Keloid scars occur when a wound heals. The scar becomes thick, lumpy raised and larger than the original wound.

The NHS says they can be pink, red, skin-coloured or darker than the surrounding skin.

It explains: “They can develop after very minor skin damage, such as an acne spot or a piercing, and spread beyond the original area of skin damage.”

Anyone can get a keloid scar but they tend to be more common in people with dark skin.

They’re also more common on the upper chest, shoulders, head and neck, but can happen anywhere, and they’re usually painless.

There are a number of treatments available, but the health body says none have been shown to be more effective than others.

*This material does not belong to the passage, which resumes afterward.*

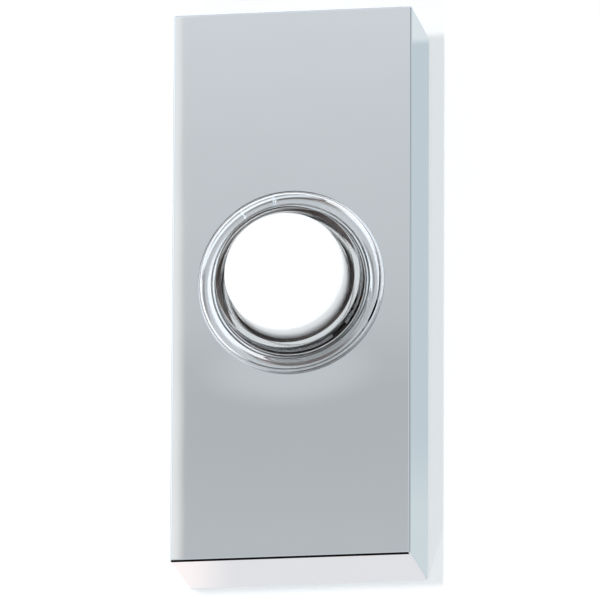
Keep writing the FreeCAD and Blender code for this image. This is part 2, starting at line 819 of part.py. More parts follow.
def makeBackplate():
    body = addBody("backplate")
    plate = addSketch(body, "plate")
    drawCentredBox(plate, "plate_x", "plate_y")
    pad(body, plate, "plate_thickness")
    roundEdges(body, "corners", "plate_corner_radius", isUpright)
    # Stiffening rim just inside the cover
    rim = addSketch(body, "rim", "plate_thickness")
    for inset in ("plate_corner_radius", "plate_corner_radius - rim_thickness"):
        drawCentredBox(rim, "plate_x - " + inset, "plate_y - " + inset)
    pad(body, rim, "rim_height")
    bosses = addSketch(body, "bosses", "plate_thickness")
    for up in (-1, 1):
        drawCircle(bosses, "mount_boss_radius", "0", "%d * mount_spacing / 2" % up)
    pad(body, bosses, "mount_boss_height")
    # Four hooks that hold the cover's catches
    hookInner = "hook_outer - hook_thickness"
    noseOuter = "hook_outer + nose_projection"
    noseBase = "nose_low"
    noseTop = "nose_low + nose_land_height"
    hookTop = noseTop + " + nose_slope_height"
    for across, up in cornerSigns:
        name = ("left" if across < 0 else "right") + ("_low" if up < 0 else "_high")
        hook = addSketch(body, name + "_hook", "%d * catch_offset" % up, plane="XZ_Plane")
        profile = [
            (hookInner, "plate_thickness / 2"),
            ("hook_outer", "plate_thickness / 2"),
            ("hook_outer", noseBase),
            (noseOuter, noseBase),
            (noseOuter, noseTop),
            ("hook_outer - hook_thickness / 3", hookTop),
            (hookInner, hookTop),
        ]
        drawOutline(hook, [("%d * (%s)" % (across, x), height) for x, height in profile])
        pad(body, hook, "hook_width", bothWays=True)
    window = addSketch(body, "window")
    drawCentredBox(window, "pocket_x", "pocket_y")
    cut(body, window, "plate_thickness")
    roundEdges(body, "window_corners", "cavity_corner_radius", uprightAt("pocket_x", "pocket_y"))
    holes = addSketch(body, "holes")
    for up in (-1, 1):
        drawCircle(holes, "mount_hole_radius", "0", "%d * mount_spacing / 2" % up)
    drawAtScrews(holes, lambda sketch, x, y: drawCircle(sketch, "screw_radius + screw_clearance", x, y))
    cut(body, holes, "plate_thickness + mount_boss_height")


makeFrontCover()
makeLensRing()
makeLensRetainer()
makeButtonCap()
makePlunger()
makePlungerClip()
makeReturnSpring()
makeLampBoard()
makeLamp("lamp_low_left", -1, -1)
makeLamp("lamp_low_right", 1, -1)
makeLamp("lamp_high_right", 1, 1)
makeLamp("lamp_high_left", -1, 1)
makeResistor()
makeBoardLeads()
makeGuidePlate()
makeHousingScrews()
makeSwitchHousing()
makeFixedContact()
makeContactRivet()
makeMovingContact()
makeTerminal("left", -1, "fixed_thickness")
makeTerminal("right", 1, "leaf_thickness")
makeBackplate()
doc.recompute()

for item in doc.Objects:
    if "Invalid" in item.State or "Error" in item.State:
        raise ValueError(item.Name + " did not compute")
bodies = [item for item in doc.Objects if item.TypeId == "PartDesign::Body"]
for body in bodies:
    if body.Shape.isNull() or not body.Shape.isValid():
        raise ValueError(body.Label + " has no valid shape")

os.makedirs("parts", exist_ok=True)
for body in bodies:
    body.Shape.exportStep("parts/%s.step" % body.Label)
    print(body.Label, len(body.Shape.Solids), round(body.Shape.Volume, 2))
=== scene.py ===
import math
import bmesh
import bpy
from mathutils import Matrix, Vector


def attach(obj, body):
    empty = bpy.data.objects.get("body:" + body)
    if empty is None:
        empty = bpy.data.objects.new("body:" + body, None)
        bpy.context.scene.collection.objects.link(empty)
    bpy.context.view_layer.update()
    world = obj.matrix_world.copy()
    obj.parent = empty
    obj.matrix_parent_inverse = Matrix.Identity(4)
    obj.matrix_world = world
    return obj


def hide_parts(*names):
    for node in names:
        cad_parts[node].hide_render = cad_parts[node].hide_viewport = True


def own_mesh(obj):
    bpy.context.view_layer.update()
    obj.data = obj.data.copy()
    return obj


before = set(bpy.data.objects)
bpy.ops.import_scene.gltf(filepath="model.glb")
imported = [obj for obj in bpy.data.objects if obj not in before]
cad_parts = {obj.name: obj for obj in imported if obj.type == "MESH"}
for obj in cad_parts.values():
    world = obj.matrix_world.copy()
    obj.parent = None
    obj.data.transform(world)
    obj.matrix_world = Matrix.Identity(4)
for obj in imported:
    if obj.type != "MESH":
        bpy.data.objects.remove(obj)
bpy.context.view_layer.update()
mm = 0.001
print("doorbell push: frame loaded")


# shader expressions

class Wire:
    def __init__(self, tree, socket=None):
        self.tree = tree
        self.socket = socket

    def node(self, kind, settings=None, inputs=None, out=0):
        made = self.tree.nodes.new(kind)
        for key, setting in (settings or {}).items():
            if key == "stops":
                setStops(made.color_ramp, setting)
            else:
                setattr(made, key, setting)
        for key, given in (inputs or {}).items():
            if isinstance(given, Wire):
                self.tree.links.new(given.socket, made.inputs[key])
            else:
                made.inputs[key].default_value = given
        return Wire(self.tree, made.outputs[out])

    def other(self, name):  # another output of the same node
        return Wire(self.tree, self.socket.node.outputs[name])

    def reckon(self, operation, first, second):
        return self.node("ShaderNodeMath", {"operation": operation}, {0: first, 1: second})

    def __add__(self, other):
        return self.reckon("ADD", self, other)

    def __radd__(self, other):
        return self.reckon("ADD", other, self)

    def __sub__(self, other):
        return self.reckon("SUBTRACT", self, other)

    def __rsub__(self, other):
        return self.reckon("SUBTRACT", other, self)

    def __mul__(self, other):
        return self.reckon("MULTIPLY", self, other)

    def __rmul__(self, other):
        return self.reckon("MULTIPLY", other, self)

    def __truediv__(self, other):
        return self.reckon("DIVIDE", self, other)

    def __rtruediv__(self, other):
        return self.reckon("DIVIDE", other, self)

    def over(self, limit):  # 1 above the limit, 0 below
        return self.reckon("GREATER_THAN", self, limit)

    def under(self, limit):
        return self.reckon("LESS_THAN", self, limit)

    def span(self, low, high):  # 0 at low, 1 at high, smooth between
        return self.node("ShaderNodeMapRange", {"interpolation_type": "SMOOTHSTEP"},
                         {"Value": self, "From Min": low, "From Max": high})

    def blend(self, first, second):  # colour mix by this value
        return self.node("ShaderNodeMix", {"data_type": "RGBA"},
                         {0: self, 6: first, 7: second}, out=2)


def setStops(ramp, stops):
    while len(ramp.elements) > 1:
        ramp.elements.remove(ramp.elements[-1])
    ramp.elements[0].position, ramp.elements[0].color = stops[0][0], rgba(stops[0][1])
    for position, colour in stops[1:]:
        ramp.elements.new(position).color = rgba(colour)


def rgba(colour):
    return (colour[0], colour[1], colour[2], 1.0)


def shades(tint, stops):  # stops: (position, share of the tint)
    return [(position, [c * share for c in tint]) for position, share in stops]


def startMaterial(name):
    material = bpy.data.materials.new(name)
    material.use_nodes = True
    material.node_tree.nodes.clear()
    return material, Wire(material.node_tree)


def endMaterial(material, surface):
    output = material.node_tree.nodes.new("ShaderNodeOutputMaterial")
    material.node_tree.links.new(surface.socket, output.inputs["Surface"])
    return material


def place(wire):  # object coordinates
    return wire.node("ShaderNodeTexCoord").other("Object")


def acrossAndUp(wire, vector):
    axes = wire.node("ShaderNodeSeparateXYZ", {}, {0: vector})
    return axes.other("X"), axes.other("Z")


def noise(wire, vector, scale, detail=3.0, rough=0.55):
    return wire.node("ShaderNodeTexNoise", {}, {"Vector": vector, "Scale": scale, "Detail": detail,
                                                "Roughness": rough})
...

Treatments that may help flatten a keloid scar include steroid injections, applying steroid-impregnated tape for 12 hours a day and applying silicone gel sheeting for several months.

Dolly has sold more than 100 million records worldwide and has had 25 songs reach number one on the Billboard country music charts.

But behind the scenes, the star has struggled with her fair share of health problems.

In her 2018 book Dolly on Dolly: Interviews and Encounters with Dolly Parton, she wrote: “See, I was thirty-five when I first got sick.

“I went to the very bottom as far as my emotions and my health are concerned.

“I was getting away with murder. I wasn’t watching what I ate, I wasn’t conscious of nutrition, wasn’t taking care of myself. I was working hard, and underneath I was a pile of personal and emotional problems.

“All at once I fell apart. It was stomach problems and female problems—all over health problems actually.

“It was God’s way of telling me to get myself straight… I’m grateful it happened when I was still young enough to bounce back.”

Dolly was eventually diagnosed with endometriosis and by 1984 she underwent a partial hysterectomy to treat her symptoms.

The singer is appearing in Dolly Parton: The Queen of Country on Channel 5 at 4:45pm.